The Broadmoor, Colorado

Broadmoor East #18 and Clubhouse

The Broadmoor  Dick Durrance II

Golf at the Broadmoor provides a mash-up of two of the game’s golden eras. The resort’s pair of courses is a marriage of holes designed by Donald Ross and Robert Trent Jones Sr. In 1918, Ross created an 18-hole course at the resort; however, that course was parceled and pieced together with two additional nine-hole layouts designed by Jones in 1964. The East Course, for example, features a middle 9-hole stretch designed by Jones Sr. and delivers incredible mountain views with challenging terrain from the first hole to the 18th—it was also the site of Jack Nicklaus’s first national title, the 1959 U.S. Amateur. The West Course also features a middle section of holes designed by Jones Sr. and is defined by tight fairways and plenty of dogleg layouts with spectacular approach shots. Like any good resort, the Broadmoor has hosted its share of weddings, but none were as sublime as this marriage of Ross and Jones.

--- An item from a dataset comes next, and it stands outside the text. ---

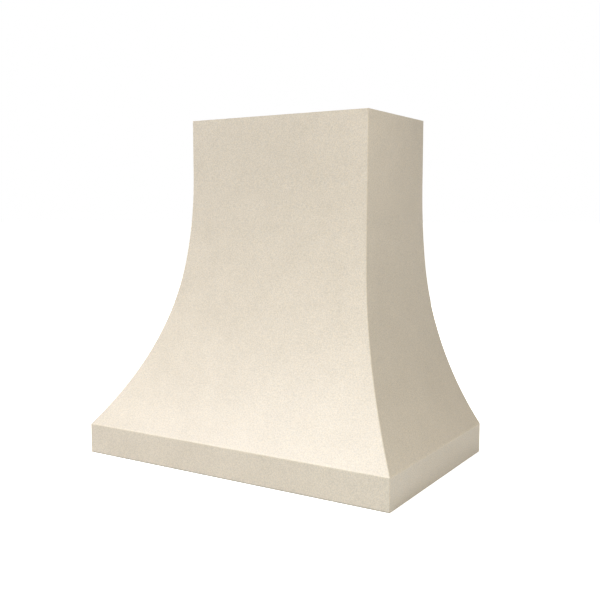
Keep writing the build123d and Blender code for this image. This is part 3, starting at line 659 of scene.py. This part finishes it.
for slot, name, colour, roughness, grain_size, grain_depth in (
        ("bright_steel", "ground_steel", (205, 205, 205), 0.2, 0.6, 0.01),
        ("bare_aluminium", "plain_aluminium", (214, 216, 218), 0.38, 0.9, 0.03),
        ("polished_trim", "polished_trim", (226, 226, 226), 0.08, 3.0, 0.002),
        ("nickel_magnet", "nickel_plate", (212, 206, 196), 0.16, 2.0, 0.004)):
    finishes[slot] = plain_metal(name, srgb(*colour), roughness, grain_size * MM, grain_depth * MM)
print("finishes so far:", sorted(finishes))

# %% [markdown]
# ## Plastics, enamel and glass
# The switch bank's plastic has the fine pitted skin of its steel mould, the fascia is
# smooth and glossy, and the motor's baked enamel has the soft waves called orange peel.
# All three are one even relief with dust in the gloss, so one function makes them from a
# pit size and depth in millimetres. A coat on top gives the glossy two a second shine.

# %% Plastic and enamel
def moulded(name, colour, roughness, pit_size, pit_depth, coat):
    """A plastic or enamel with an even fine relief."""
    material, tree, shader = new_material(name, Roughness=roughness, Coat_Weight=coat)
    place = place_coordinates(tree)
    pits = noise(tree, place, 1 / pit_size, 2.0)
    dust = noise(tree, place, 40.0, 4.0)
    light = tuple(min(1.0, v * 1.25 + 0.004) for v in colour)
    wire(tree, blend_colours(tree, dust, colour, light), shader.inputs["Base Color"])
    uneven = spread(tree, dust, 0.3, 0.7, roughness * 0.85, roughness * 1.2)
    wire(tree, uneven, shader.inputs["Roughness"])
    bumps(tree, shader, (pits, pit_depth))
    return material


for slot, name, colour, roughness, pit_size, pit_depth, coat in (
        ("motor_enamel", "motor_enamel", (62, 66, 70), 0.4, 2.2, 0.05, 0.3),
        ("black_fascia", "gloss_black", (20, 20, 21), 0.12, 6.0, 0.01, 0.5),
        ("black_moulding", "black_moulding", (34, 34, 35), 0.55, 0.8, 0.05, 0.0)):
    finishes[slot] = moulded(name, srgb(*colour), roughness, pit_size * MM, pit_depth * MM, coat)
print("finishes so far:", len(finishes))

# %% [markdown]
# The lamps have frosted glass, blasted with sand so that the bulb isn't seen through it.
# Fully clear glass with a rough surface would look dark here, because the lamp behind it
# is off. About half of the light goes through, and the white frost sends back the rest.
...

La Quinta Resort & Club, California

Nicklaus Tournament at PGA West - La Quinta, CA

La Quinta Resort & Club  Rob Perry Photography

This Waldorf Astoria Resort property uses the tagline “play where legends played,” and it’s not hyperbole. The resort has hosted an annual PGA Tour event since 1960—first called the Palm Springs Golf Classic and now known as the Desert Classic presented by Workday—and its multiday pro-am event has drawn some of Hollywood’s biggest stars, including Bing Crosby, Frank Sinatra and Burt Lancaster (not to mention former US Presidents such as Dwight Eisenhower, Gerald Ford, Bill Clinton, and George H. W. Bush). With five courses—three designed by Pete Dye, as well as layouts created by Jack Nicklaus and Greg Norman—La Quinta Resort & Club offers a plethora of golfing options. The Stadium Course may be the resort’s top billing, but like so many of Dye’s championship layouts, it’s a serious test of golf. In fact, the revered course architect has said of that particular course that “love and hate can be found here.”